Lain
NEET
- Jul 19, 2021
- 3,483
I read this many years ago but I found it really remarkable when Kaczynski mentioned that scientists don't do what they do for a benefit to humanity, for a noble goal, they do it because they're satisfying their surrogate activities. I was listening to a knowledgable neuroscientist, who I respect (Andrew Huberman) who's said multiple times how he has this noble goal to help as much of humanity as possible and that's why he's doing everything and so on... but in a recent video of his, he mentioned he started being a neuroscientist because it made him feel 'safe' and then agreed himself that his goals and essentially everyone else's were made up. It contradicts Maslow's hierachy of needs, when you actually talk to people who have "self-actualized" and realized the limits of their abilities, some of them are actually worse off then a random NEET.A surrogate activity is an activity that is directed toward an artificial goal that the individual pursues for the sake of the “fulfillment” that he gets from pursuing the goal, not because he needs to attain the goal itself.
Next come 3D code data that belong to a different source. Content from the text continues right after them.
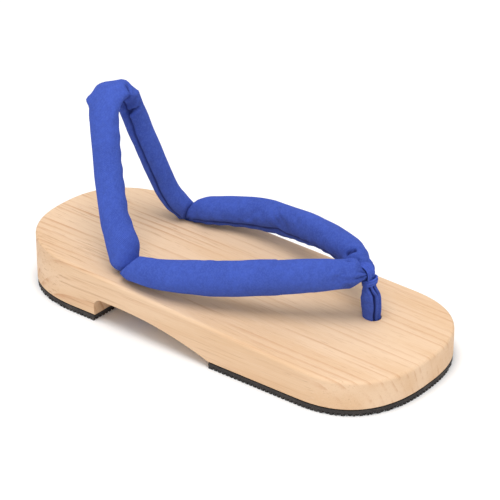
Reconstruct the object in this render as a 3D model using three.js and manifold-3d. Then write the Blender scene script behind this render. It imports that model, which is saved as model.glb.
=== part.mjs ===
// Geta sandal for the right foot: a one-piece wooden base with a heel block and a forefoot block,
// two rubber outsoles, a padded V thong with its toe post, and a padded heel strap.
// Millimetres. +Z is up, the toe points to -Y, and the wearer's left is +X.
// The origin is on the floor, under the middle of the base.

import * as THREE from 'three';
import { mergeVertices } from 'three/addons/utils/BufferGeometryUtils.js';
import Module from 'manifold-3d';

const wasm = await Module();
wasm.setup();

// ---- Driving sizes ------------------------------------------------------------

const LENGTH = 240;
const HEEL_HEIGHT = 31.3;        // floor to the top of the wood, at the heel end
const TOE_HEIGHT = 18.2;         // floor to the top of the wood, at the toe end
const HEEL_HALF_WIDTH = 47;      // the straight sides, carried on to the heel end
const TOE_HALF_WIDTH = 51.7;     // the straight sides, carried on to the toe end
const HEEL_ROUND = { length: 0.21, power: 2.4 };   // share of the length that rounds off
const TOE_ROUND = { length: 0.185, power: 2.44 };
const TOP_EDGE_RADIUS = 1.8;
const BOTTOM_EDGE = 0.6;

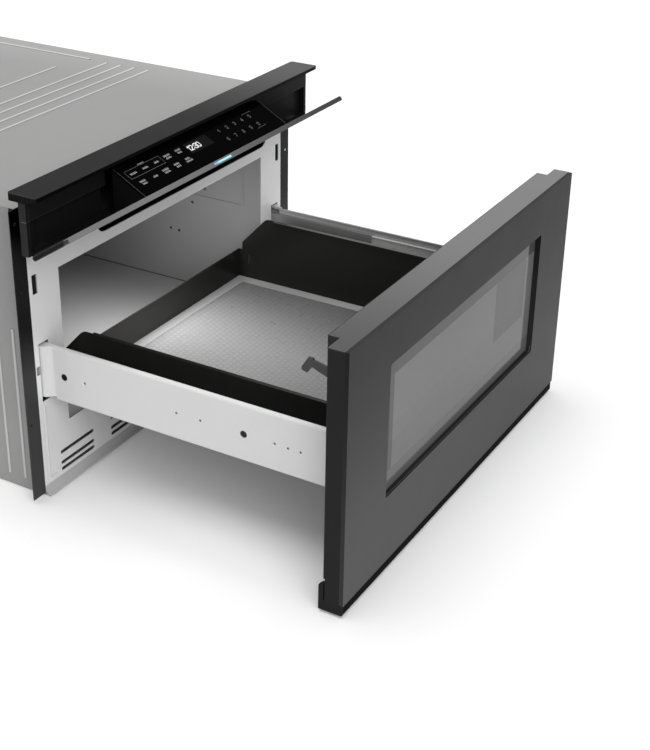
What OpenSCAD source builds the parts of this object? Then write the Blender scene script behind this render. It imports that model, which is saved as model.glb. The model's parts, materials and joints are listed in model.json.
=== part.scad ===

For instance, there is no practical motive for building enormous muscles, hitting a little ball into a hole or acquiring a complete series of postage stamps. Yet many people in our society devote themselves with passion to bodybuilding, golf or stamp-collecting. Some people are more “other-directed” than others, and therefore will more readily attach importance to a surrogate activity simply because the people around them treat it as important or because society tells them it is important. That is why some people get very serious about essentially trivial activities such as sports, or bridge, or chess, or arcane scholarly pursuits, whereas others who are more clear-sighted never see these things as anything but the surrogate activities that they are, and consequently never attach enough importance to them to satisfy their need for the power process in that way.”